To some, the message seems clear: war crimes committed in a good cause are politically acceptable, perhaps regrettable, but such crimes are prosecuted only on the side that loses the war.

Did Canadian Generals gave orders to take no prisoners? Are the many reports of such incidents true? A British sailor claimed he watched Canadians on D-Day itself, march some of their German prisoners behind a sand dune. Hoping to get a helmet as a souvenir, Edward Asforth followed them.

Ashforth
The man's throat was cut - every one of them had his throat cut. I turned away sick as a parrot. I didn't get my tin hat.
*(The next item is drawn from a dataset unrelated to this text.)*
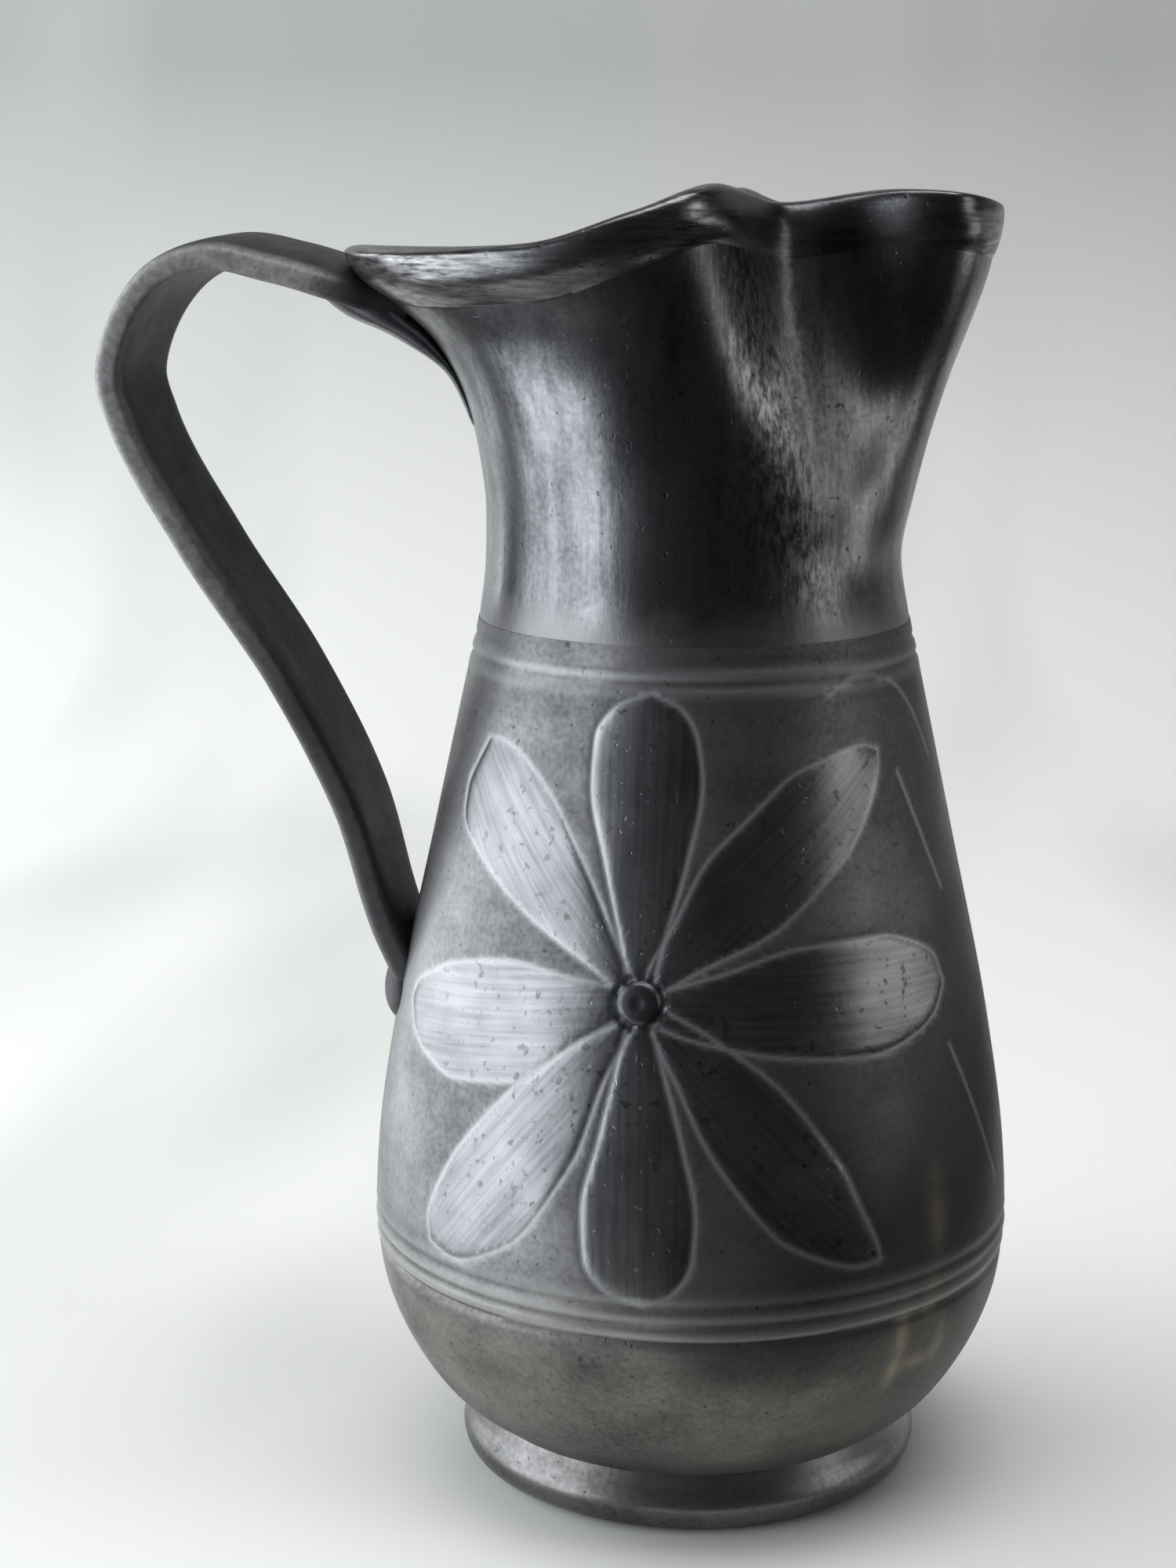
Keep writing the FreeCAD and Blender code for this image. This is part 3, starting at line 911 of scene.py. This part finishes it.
def handle_piece():
    """The pulled strap of the handle."""
    mesh = bar_mesh(strap_place, around=56, along=236)
    layer = mesh.verts.layers.float.new("lightened")
    last = len(strap_line) - 1
    for vert in mesh.verts:
        up = 1 - strap_tree.find(Vector((vert.co.x, vert.co.z, 0)))[1] / last
        across = abs(vert.co.y) / (between(strap_foot_width, strap_top_width, up) / 2)
        # Painted sheen on the strap's side faces, near its edges and strongest up the bow
        side_sheen = hermite(across, *strap_sheen_across_shares)
        vert[layer] = side_sheen * hermite(up, *strap_sheen_up_shares)
    return new_piece("handle", mesh, handle_clay, ["handle_strap"])


def web_piece():
    """The clay smoothed from the strap's underside into the neck."""
    start_height = rim_height(180.0) - band_height - web_height
    start = neck_point(180.0, start_height)
    rise = rim_handle_height - strap_crown_drop - web_drop - start_height
    reach = mouth_handle_radius + web_reach + start.x

    def place(turn, share):
        up = share * web_top_share
        height = start_height + rise * up
        out = hermite(up, web_up_shares, web_out_shares)
        near = neck_point(180.0, height).x + web_bite
        far = start.x - reach * out - web_tip
        width = between(web_foot_width, web_width, up)
        depth, across = rounded(turn, web_squareness)
        middle = (near + far) / 2
        return Vector((middle + depth * (near - far) / 2, across * width / 2, height))

    mesh = bar_mesh(place, around=48, along=40)
    return new_piece("handle_web", mesh, web_clay, ["handle_root_upper"])


def pad_piece():
    """The clay smeared over the strap's lower end."""
    mesh = bmesh.new()
    bmesh.ops.create_uvsphere(mesh, u_segments=48, v_segments=32, radius=1)
    centre = Vector((pad_sink - belly_radius_at(pad_centre_height), 0, pad_centre_height))
    bmesh.ops.scale(mesh, vec=(pad_sink + pad_proud, pad_half_width, pad_height), verts=mesh.verts)
    bmesh.ops.translate(mesh, vec=centre, verts=mesh.verts)
    return new_piece("handle_pad", mesh, handle_clay, ["handle_root_lower"])


def button_piece(name, angle, node):
    """A low domed button with a pressed ring and a dimple."""
    points = [Vector((radius, 0, button_proud - drop)) for radius, drop in button_profile]
    points.append(Vector((button_radius, 0, -button_edge_sink)))
    seat = [Vector((button_radius, 0, -button_seat)), Vector((0, 0, -button_seat))]
    mesh = turned_mesh(curve_through(points, count=28) + seat, steps=64)
    step = 0.5
    rise = belly_radius_at(rosette_height + step) - belly_radius_at(rosette_height - step)
    tilt = math.pi / 2 + math.atan2(rise, 2 * step)
    place = (
        Matrix.Rotation(math.radians(angle), 4, "Z")
        @ Matrix.Translation((belly_radius_at(rosette_height), 0, rosette_height))
        @ Matrix.Rotation(tilt, 4, "Y")
    )
    bmesh.ops.transform(mesh, matrix=place, verts=mesh.verts)
    return new_piece(name, mesh, polished_clay, [node])


# Finishes


def add_node(tree, kind, **settings):
    """A shader node with its settings."""
    node = tree.nodes.new(kind)
    for key, value in settings.items():
        setattr(node, key, value)
    return node


def fill(tree, socket, value):
    """Links a socket to another, or gives it a plain value or a colour."""
    if isinstance(value, bpy.types.NodeSocket):
        tree.links.new(value, socket)
    elif isinstance(value, tuple):
        socket.default_value = (*value, 1)
    else:
        socket.default_value = value


def on_object(tree):
    """Where a point lies on the jug."""
    return add_node(tree, "ShaderNodeTexCoord").outputs["Object"]


def stretched(tree, place, closeness):
    """A place whose pattern lies closer or wider along X, Y and Z."""
    node = add_node(tree, "ShaderNodeMapping")
    node.inputs["Scale"].default_value = closeness
    tree.links.new(place, node.inputs["Vector"])
    return node.outputs["Vector"]


def parts_of(tree, vector):
    """The X, Y and Z of a vector."""
    node = add_node(tree, "ShaderNodeSeparateXYZ")
    tree.links.new(vector, node.inputs["Vector"])
    return node.outputs


def mottle(tree, place, scale, detail, roughness=0.5):
    """Cloudy noise between nought and one."""
    node = add_node(tree, "ShaderNodeTexNoise")
    node.inputs["Scale"].default_value = scale
    node.inputs["Detail"].default_value = detail
    node.inputs["Roughness"].default_value = roughness
    tree.links.new(place, node.inputs["Vector"])
    return node.outputs["Fac"]


def ramp(tree, source, low, high, start=0.0, end=1.0):
    """A value moved from one range to another, and held within it."""
    node = add_node(tree, "ShaderNodeMapRange")
    ends = {"From Min": low, "From Max": high, "To Min": start, "To Max": end}
    for key, value in ends.items():
        node.inputs[key].default_value = value
    tree.links.new(source, node.inputs["Value"])
    return node.outputs["Result"]


def combine(tree, operation, *terms):
    """Sockets and numbers worked into one value."""
    node = add_node(tree, "ShaderNodeMath", operation=operation)
    for socket, value in zip(node.inputs, terms):
        fill(tree, socket, value)
    return node.outputs["Value"]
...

Jacques Dextraze is ready to admit that similar incidents occurred even under his command:

Dextraze
We crossed the river - the bridge had been blown up. Take the little city by the rear. Eighty five prisoners we take. I select an officer, "take them back to the P.W. cage". He goes back, making them run, to the bridge that we had...a farmer's bridge that we had come over you know. These guys had been running for a couple of miles. They came to the bridge (bad cut) No no, you don't take the bridge, you swim. Now these guys fell...went into that water you know. Most of them drowned. Imagine having run you know, they had been fighting before, running you know for a couple of miles, and then the water you know. Now, they were picked up by the engineers rebuilding the bridge. I could have been accused of not having protected them. I'm responsible for these prisoners you see. I felt very bad when I saw them all piled up beside the bridge. I didn't like that very much.

The Poles too, had a reputation of dealing harshly with surrendering Germans... ...especially the dreaded Nazi SS.

Well, I always felt respect for the army men, but the SS which had a really dirty reputation, we fought no quarters...I mean no prisoners.